Allerdings sind die Röhrchen nur wenige Zentimeter lang. Bis sie in Kilometerlänge herstellbar sind, „wird es noch Jahrzehnte dauern“, sagt Beinborn.

Im Gegensatz zum Kabel bereitet die Bodenstation weniger Probleme. Eine mobile, äquatornahe Plattform , die auf dem Meer schwimmt, lässt Bewegungen von Satelliten und Bodenstation zu. Somit erfüllt sie alle nötigen Anforderungen.

„Aufgepasst John!“, meldet sich die Bodenstation: „Wir müssen einem defekten Satelliten ausweichen. Vielleicht wird es da oben ein wenig ungemütlich.“ Obwohl ihn niemand sehen kann, nickt John vor sich hin. Er hatte es kommen sehen.

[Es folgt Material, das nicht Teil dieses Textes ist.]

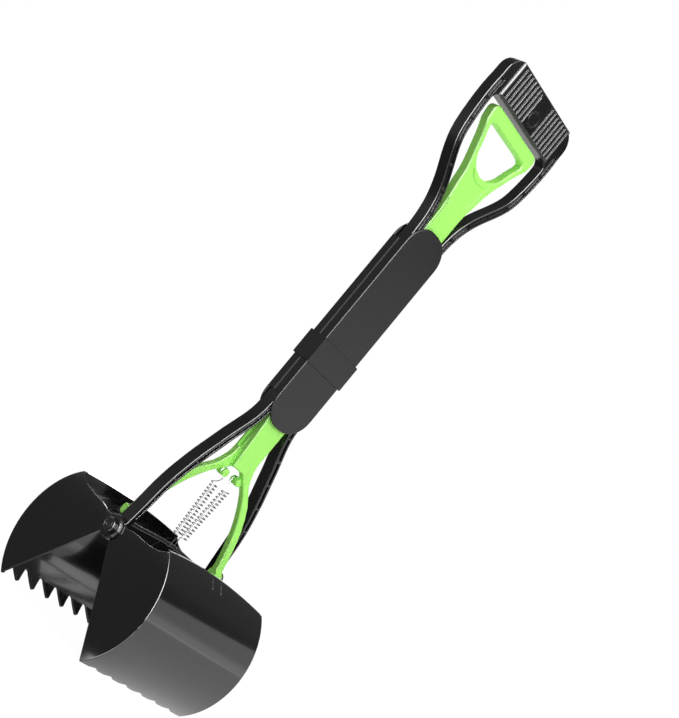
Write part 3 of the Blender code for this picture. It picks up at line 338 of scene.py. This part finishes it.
def round_edges(piece, width, which=lambda edge: True):
    """Rounds the hard edges that pass the test, except next to edges too short for the width."""
    bpy.ops.mesh.select_all(action="DESELECT")
    bpy.ops.mesh.select_mode(type="EDGE")
    mesh = bmesh.from_edit_mesh(piece.data)
    short = [edge for edge in mesh.edges if edge.calc_length() < LEAST_EDGE * width]
    tight = {end for edge in short for end in edge.verts}
    for edge in mesh.edges:
        hard = edge.is_manifold and edge.calc_face_angle() > SHARP
        edge.select = hard and tight.isdisjoint(edge.verts) and which(edge)
    bmesh.update_edit_mesh(piece.data)
    bpy.ops.mesh.bevel(
        offset=width, segments=ROUND_STEPS, affect="EDGES", clamp_overlap=False, loop_slide=False)
    bpy.ops.mesh.select_mode(type="FACE")


def fin_edge(edge):
    """Whether an edge runs along a fin on the front or the rear of the grip."""
    start, end = (vertex.co for vertex in edge.verts)
    off_face = min(abs(start.y), abs(end.y)) > GRIP_FACE_Y
    return off_face and abs(start.x - end.x) < WELD and edge.calc_length() > FIN_LENGTH


def smooth(piece):
    """Shades the rounded edges smoothly and keeps the flat faces flat."""
    if piece.mode == "EDIT":
        bpy.ops.object.mode_set(mode="OBJECT")
    bpy.ops.object.select_all(action="DESELECT")
    piece.select_set(True)
    bpy.context.view_layer.objects.active = piece
    bpy.ops.object.shade_smooth_by_angle(angle=SHARP)
    flats = piece.modifiers.new("flat faces stay flat", "WEIGHTED_NORMAL")
    flats.keep_sharp = True
    bpy.ops.object.modifier_apply(modifier=flats.name)


def finish(piece, material, body, slot, *cad_nodes):
    """Shades a piece, gives it its material and body, and puts it in place of its CAD nodes."""
    smooth(piece)
    piece.data.materials.clear()
    piece.data.materials.append(material)
    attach(piece, body)
    if cad_nodes:
        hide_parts(*cad_nodes)


def noise(place, scale, detail):
    """A cloudy pattern from 0 to 1."""
    sockets = {"Vector": place, "Scale": scale, "Detail": detail}
    return place.tree.node("ShaderNodeTexNoise", {}, sockets)


def ramp(value, start, end):
    """Goes evenly from 0 to 1 while the value goes from start to end."""
    sockets = {"Value": value, "From Min": start, "From Max": end}
    return value.tree.node("ShaderNodeMapRange", {}, sockets)


def blend(share, colour, other):
    """The first colour where the share is 0, the other one where it is 1."""
    sockets = {"Factor": share, MIX_COLOURS[0]: colour, MIX_COLOURS[1]: other}
    return share.tree.node("ShaderNodeMix", {"data_type": "RGBA"}, sockets, MIX_RESULT)


def moulded(name, colour, worn_and_highlight, roughness, spread, grain, grain_scale, wave,
            coat=0.0, gloss=0.5, seam=0.0):
    """A moulded plastic: its gloss drifts, its skin has a fine grain and a slow wave from the
    mould, short scuffs catch the light, and its edges are painted a little paler, partly as wear
    and partly as a painted highlight. Grime dulls a seam along y = 0, as far out as seam says,
    and keeps the paler edge off it."""
    material = bpy.data.materials.new(name)
    tree = Tree(material)
    place = tree.node("ShaderNodeTexCoord", {}, {}, "Object")
    drift = noise(place, DRIFT_SCALE, detail=3.0)
    skin = noise(place, grain_scale, detail=2.0)
    slow = noise(place, WAVE_SCALE, detail=1.0)
    stretched = tree.node("ShaderNodeMapping", {}, {
        "Vector": place, "Rotation": SCUFF_TURN, "Scale": SCUFF_STRETCH})
    scuffs = ramp(noise(stretched, SCUFF_SCALE, detail=2.0), *SCUFF_SPAN)
    flat = tree.node("ShaderNodeNewGeometry", {}, {}, "Normal")
    softened = tree.node("ShaderNodeBevel", {"samples": 4}, {"Radius": EDGE_WEAR_AND_HIGHLIGHT_REACH})
    # Edges turn paler here, partly as wear and partly as a painted highlight
    rubbed_and_highlit = ramp(flat.dot(softened), *EDGE_WEAR_AND_HIGHLIGHT_SPAN)
    patchy = ramp(drift, *PATCH_SPAN)
    off_seam = tree.node("ShaderNodeSeparateXYZ", {}, [place], "Y").maths("ABSOLUTE")
    grime = ramp(off_seam, seam, seam * GRIME_EDGE)
    worn_and_highlight_share = rubbed_and_highlit * (EDGE_WEAR_AND_HIGHLIGHT_LEAST + patchy * (1 - EDGE_WEAR_AND_HIGHLIGHT_LEAST)) * (1 - grime)
    height = skin * grain + slow * wave - scuffs * SCUFF_DEPTH
    bump = tree.node("ShaderNodeBump", {}, {
        "Height": height, "Strength": 1.0, "Distance": BUMP_UNIT})
    dullness = roughness - spread / 2 + drift * spread
    dullness = dullness + scuffs * SCUFF_ROUGHNESS + grime * GRIME_ROUGHNESS
    shader = tree.node("ShaderNodeBsdfPrincipled", {}, {
        "Base Color": blend(worn_and_highlight_share, colour, worn_and_highlight), "Roughness": dullness, "Normal": bump,
        "Specular IOR Level": gloss, "Coat Weight": coat, "Coat Roughness": COAT_ROUGHNESS})
    tree.node("ShaderNodeOutputMaterial", {}, {"Surface": shader})
    return material


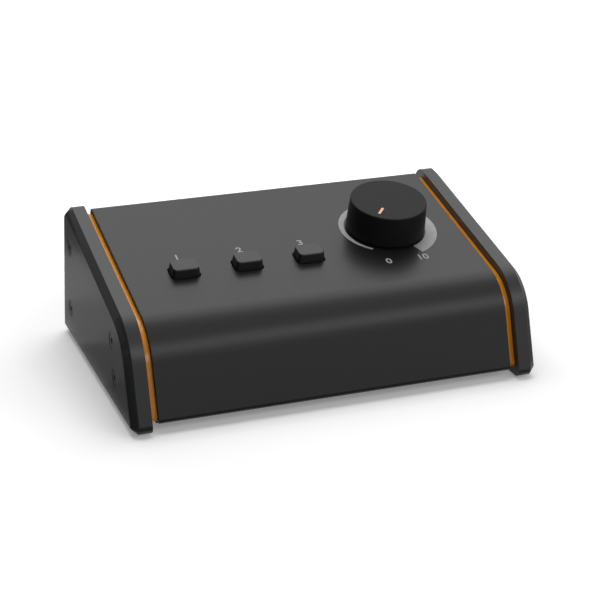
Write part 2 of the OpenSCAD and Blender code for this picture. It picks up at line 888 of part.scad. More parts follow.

Weder das Seil noch der Satellit dürfen von einem im Orbit herumfliegenden Geschoss getroffen werden. Die Bodenstation versetzt das Seil in Schwingung, um dem Weltraumschrott auszuweichen. Sind alle Berechnungen korrekt, sollte John nichts passieren.

„Weltraumschrott ist vor allem für den Satelliten eine Gefahr. Da das Kabel sehr dünn sein würde, halte ich die Chance einer Kollision für eher gering“, sagt der Physik-Professor Kottcke. „Die Wettereinflüsse auf das Kabel halte ich allerdings für erheblich.“ Sowohl hohe Windgeschwindigkeiten als auch Blitze können das Seil stark beschädigen.

Da Kohlenstoffmaterialien in Faserrichtung eine ähnliche Leitfähigkeit haben wie Metalle, ist das Seil ein idealer Blitzableiter. „Hier müsste man sich eine Lösung überlegen. Eine Beschichtung wäre denkbar, würde das Kabel aber wieder schwerer machen“, sagt Beinborn.

Bei all diesen Schwierigkeiten ist der Raum für Fehler gering. Die Kosten für den Weltraumlift liegen, laut Edwards, im zweistelligen Milliardenbereich.

Doch der Aufwand würde sich lohnen. Im Moment sind Weltraummissionen teuer. Das Gewicht, das Raketen tragen können, ist begrenzt. Ein Kilo Nutzlast kostet mehrere 10 000 Euro. Ein Lift könnte dieselbe Masse für wenige 100 Euro ins All bringen. Der Aufzug würde ein neues Weltraumzeitalter für die Menschheit einläuten.